__Given data__.
┄┄┄┄┄┄

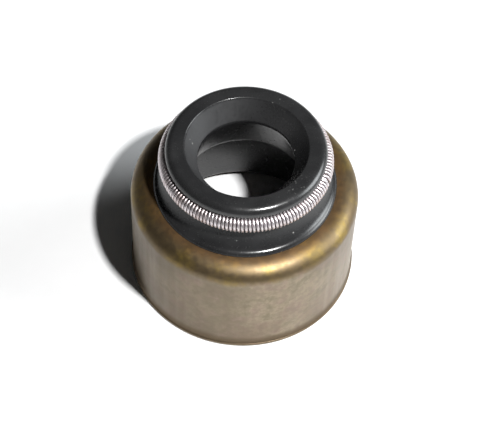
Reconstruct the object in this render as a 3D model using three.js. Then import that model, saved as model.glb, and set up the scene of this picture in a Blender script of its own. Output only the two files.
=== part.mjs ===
// Valve stem seal: a drawn steel case, a rubber seal moulded into it and a garter spring round its neck.
// Millimetres, +Z up. The origin is the centre of the case's open lower edge, on the surface it stands on.
// Radii stack outwards from the sealing lip to the case's wall, and heights stack upwards from that edge.

import * as THREE from 'three';

// Sealing lip, which runs on the valve's stem
const lipRadius = 3.29;
const lipLand = 0.2;
const mouthDepth = 1.45;

// Garter spring
const coilRadius = 0.6;
const turns = 140;
const turnGrooveDepth = 0.09;
const springSeat = 0.05;

// Neck and head of the rubber
const neckWall = 1.39;
const neckLength = 2.53;
const headLength = 1.39;
const headOverhang = 0.78;
const headRound = 0.55;
const rimWidth = 0.71;

// Skirt of the rubber, which lies on the case's flange
const skirtSpread = 1.62;
const skirtBead = 0.45;
const skirtEdge = 0.03;
const sweepLead = 0.35;

// Rubber inside the case, which grips the valve's guide
const linerThickness = 0.6;
const linerStart = 0.6;
const linerChamfer = 0.3;
const ceilingThickness = 0.55;
const funnelHeight = 0.45;
const funnelSpread = 0.25;
const backConeSpread = 0.91;

// Steel case
const caseWall = 0.6;
const wallHeight = 7.4;
const shoulderWidth = 1.56;
const shoulderRise = 1.2;
const flangeLap = 0.6;
const flare = 0.14;
const flareHeight = 0.6;
const flareLand = 0.3;
const edgeRound = 0.12;

// Bond line between steel and rubber
const bond = 0.05;

// Facets
const roundSegments = 60;
const coilSides = 8;

// Places that follow from the sizes above
const grooveFloor = lipRadius + neckWall;
const springRing = grooveFloor + springSeat + coilRadius;
const headRadius = grooveFloor + headOverhang;
const mouthRadius = headRadius - headRound - rimWidth;
const skirtRadius = grooveFloor + skirtSpread;
const caseRadius = skirtRadius + shoulderWidth;
const caseBore = caseRadius - caseWall;
const linerRadius = caseBore - bond;
const guideRadius = linerRadius - linerThickness;
const flangeBore = skirtRadius - flangeLap;
const flangeTop = wallHeight + shoulderRise;
const flangeUnderside = flangeTop - caseWall;
const ceiling = flangeUnderside - bond - ceilingThickness;
const springHeight = flangeTop + neckLength;
const top = springHeight + headLength;
const lipTop = top - mouthDepth;

const degrees = THREE.MathUtils.degToRad;
const point = (radius, height) => new THREE.Vector2(radius, height);

// Points along an ellipse about (radius, height) from one angle to another, with both ends.
// Angle 0 points outwards and 90 points up.
function arc(radius, height, halfWidth, halfHeight, from, to, steps) {
  const curve = new THREE.EllipseCurve(
    radius, height, halfWidth, halfHeight, degrees(from), degrees(to), to < from);
  return curve.getPoints(steps);
}

// Turns a section round the Z axis. It runs up the outside and down the inside, and is closed here.
function turned(section) {
  const geometry = new THREE.LatheGeometry([...section, section[0]], roundSegments);
  geometry.rotateX(Math.PI / 2);
  return geometry;
}

// The cup: lower edge, flare, straight wall, rounded shoulder, flange, and the same way back inside.
function caseGeometry() {
  const lowerEdge = caseRadius + flare;
  const shoulderCentre = caseRadius - shoulderWidth;
  return turned([
    point(caseBore, 0),
    ...arc(lowerEdge - edgeRound, edgeRound, edgeRound, edgeRound, -90, 0, 2),
    ...arc(lowerEdge, flareLand + flareHeight, flare, flareHeight, 270, 180, 3),
    ...arc(shoulderCentre, wallHeight, shoulderWidth, shoulderRise, 0, 90, 6),
    point(flangeBore, flangeTop),
    point(flangeBore, flangeUnderside),
    ...arc(shoulderCentre, wallHeight, shoulderWidth - caseWall, shoulderRise - caseWall, 90, 0, 4),
  ]);
}

// The moulding's outside, from the liner's lower end up to the edge of the mouth.
function rubberOutside() {
  const grooveRadius = coilRadius + springSeat;
  const grooveStart = 250;
  const grooveEnd = 110;
  const headStart = -18;
  const neckRadius = springRing + grooveRadius * Math.cos(degrees(grooveStart));
  const neckTop = springHeight + grooveRadius * Math.sin(degrees(grooveStart));
  const beadStart = 20;
  const beadEnd = 64;
  const beadCentre = skirtRadius - skirtBead * Math.cos(degrees(beadStart));
  const beadHeight = flangeTop + skirtEdge - skirtBead * Math.sin(degrees(beadStart));
  const bead = arc(beadCentre, beadHeight, skirtBead, skirtBead, beadStart, beadEnd, 3);
  const crest = bead[bead.length - 1];
  const control = point(
    crest.x - sweepLead * Math.sin(degrees(beadEnd)),
    crest.y + sweepLead * Math.cos(degrees(beadEnd)));
  const sweep = new THREE.QuadraticBezierCurve(crest, control, point(neckRadius, neckTop));
  return [
    point(linerRadius, linerStart),
    ...arc(
      skirtRadius, wallHeight,
      shoulderWidth - caseWall - bond, shoulderRise - caseWall - bond, 0, 90, 4),
    point(flangeBore - bond, flangeUnderside - bond),
    point(flangeBore - bond, flangeTop),
    point(skirtRadius, flangeTop),
    ...bead,
    ...sweep.getPoints(5).slice(1),
    ...arc(springRing, springHeight, grooveRadius, grooveRadius, grooveStart, grooveEnd, 5).slice(1),
    ...arc(headRadius - headRound, top - headRound, headRound, headRound, headStart, 90, 5),
  ];
}

// The moulding's inside, from the mouth down past the lip and the guide's space to the lead-in.
function rubberInside() {
  return [
    point(mouthRadius, top),
    point(lipRadius, lipTop),
    point(lipRadius, lipTop - lipLand),
    point(lipRadius + backConeSpread, ceiling + funnelHeight),
    point(lipRadius + backConeSpread + funnelSpread, ceiling),
    point(guideRadius, ceiling),
    point(guideRadius, linerStart + linerChamfer),
    point(guideRadius + linerChamfer, linerStart),
  ];
}

function rubberGeometry() {
  return turned([...rubberOutside(), ...rubberInside()]);
}

// The coil's outer form. Crests and the grooves between turns alternate along the ring, and each winds
// once round the section while it advances by one turn, as the wire does.
function springGeometry() {
  const geometry = new THREE.TorusGeometry(springRing, coilRadius, coilSides, 2 * turns);
  const position = geometry.attributes.position;
  const stations = 2 * turns + 1;
  for (let index = 0; index < position.count; index += 1) {
    const side = Math.floor(index / stations);
    const station = index % stations;
    const along = 2 * Math.PI * (station / 2 + side / coilSides) / turns;
    const around = 2 * Math.PI * side / coilSides;
    const radius = station % 2 === 0 ? coilRadius : coilRadius - turnGrooveDepth;
    const reach = springRing + radius * Math.cos(around);
    position.setXYZ(
      index, reach * Math.cos(along), reach * Math.sin(along), radius * Math.sin(around));
  }
  return geometry;
}

function piece(name, geometry, color, roughness, metalness) {
  const material = new THREE.MeshStandardMaterial({ color, roughness, metalness });
  const mesh = new THREE.Mesh(geometry, material);
  mesh.name = name;
  return mesh;
}

const seal = new THREE.Group();
seal.add(piece('metal_case', caseGeometry(), 0xa39684, 0.42, 1));
seal.add(piece('rubber_seal', rubberGeometry(), 0x2c2d30, 0.5, 0));

const spring = piece('garter_spring', springGeometry(), 0xc9c2bd, 0.3, 1);
spring.position.z = springHeight;
seal.add(spring);

export default seal;
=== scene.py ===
"""Valve stem seal: a drawn steel case, a black rubber seal with its lip, and a garter spring.

Sizes are in millimetres until a mesh is made. Each surface is a section turned round the Z axis, or a
wire carried along a coil, worked out as whole arrays. Sections run up the outside and down the inside.
"""

import math

import bpy
import numpy as np
from mathutils import Matrix, Vector


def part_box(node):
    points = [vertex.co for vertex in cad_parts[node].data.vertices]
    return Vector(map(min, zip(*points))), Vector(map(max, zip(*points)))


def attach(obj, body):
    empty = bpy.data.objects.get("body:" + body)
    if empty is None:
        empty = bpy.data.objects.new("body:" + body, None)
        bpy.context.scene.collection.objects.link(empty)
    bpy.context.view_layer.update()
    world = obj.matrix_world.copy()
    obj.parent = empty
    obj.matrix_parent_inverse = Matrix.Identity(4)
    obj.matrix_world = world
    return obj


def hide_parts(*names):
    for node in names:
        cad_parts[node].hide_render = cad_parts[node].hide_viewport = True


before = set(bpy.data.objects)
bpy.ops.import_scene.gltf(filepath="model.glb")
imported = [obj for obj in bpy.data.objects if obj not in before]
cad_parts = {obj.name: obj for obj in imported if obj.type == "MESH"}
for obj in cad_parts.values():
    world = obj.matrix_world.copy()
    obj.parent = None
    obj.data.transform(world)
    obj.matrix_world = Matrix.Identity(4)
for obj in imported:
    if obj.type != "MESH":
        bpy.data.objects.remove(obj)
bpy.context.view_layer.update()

MILLIMETRE = 0.001


def box_in_millimetres(node):
    """Lowest and highest corner of a CAD node."""
    low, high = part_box(node)
    return np.array(low) / MILLIMETRE, np.array(high) / MILLIMETRE


case_low, case_high = box_in_millimetres("metal_case")
rubber_low, rubber_high = box_in_millimetres("rubber_seal")
spring_low, spring_high = box_in_millimetres("garter_spring")

# Steel case
EDGE_RADIUS = case_high[0]
FLANGE_TOP = case_high[2]
CASE_WALL = 0.6
FLARE = 0.14
FLARE_LAND = 0.3
FLARE_HEIGHT = 0.6
CASE_RADIUS = EDGE_RADIUS - FLARE
CASE_BORE = CASE_RADIUS - CASE_WALL
SHOULDER_WIDTH = 1.56
SHOULDER_RISE = 1.2
WALL_HEIGHT = FLANGE_TOP - SHOULDER_RISE
SHOULDER_CENTRE = CASE_RADIUS - SHOULDER_WIDTH
FLANGE_LAP = 0.6
FLANGE_BORE = SHOULDER_CENTRE - FLANGE_LAP

# Garter spring
COIL_RADIUS = (spring_high[2] - spring_low[2]) / 2
SPRING_HEIGHT = (spring_high[2] + spring_low[2]) / 2
SPRING_RING = spring_high[0] - COIL_RADIUS
SPRING_SEAT = 0.05
WIRE_RADIUS = 0.1
TURNS = 140
# The joint's place in degrees, and the empty turns left there
JOINT_AZIMUTH = -18.0
JOINT_GAP = 1.8
# Turns tucked in at each end, and how far they narrow
TUCKED_TURNS = 1.5
TUCK_DEPTH = 2.2 * WIRE_RADIUS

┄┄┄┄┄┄

__Goal of the exercise__. Make an exact transcription of the lines from the line with "0xc9c2bd, 0.3, 1);" through the line with "if empty is", inclusive, omitting all others.

__Solution below__.
const spring = piece('garter_spring', springGeometry(), 0xc9c2bd, 0.3, 1);
spring.position.z = springHeight;
seal.add(spring);

export default seal;
=== scene.py ===
"""Valve stem seal: a drawn steel case, a black rubber seal with its lip, and a garter spring.

Sizes are in millimetres until a mesh is made. Each surface is a section turned round the Z axis, or a
wire carried along a coil, worked out as whole arrays. Sections run up the outside and down the inside.
"""

import math

import bpy
import numpy as np
from mathutils import Matrix, Vector


def part_box(node):
    points = [vertex.co for vertex in cad_parts[node].data.vertices]
    return Vector(map(min, zip(*points))), Vector(map(max, zip(*points)))


def attach(obj, body):
    empty = bpy.data.objects.get("body:" + body)
    if empty is None:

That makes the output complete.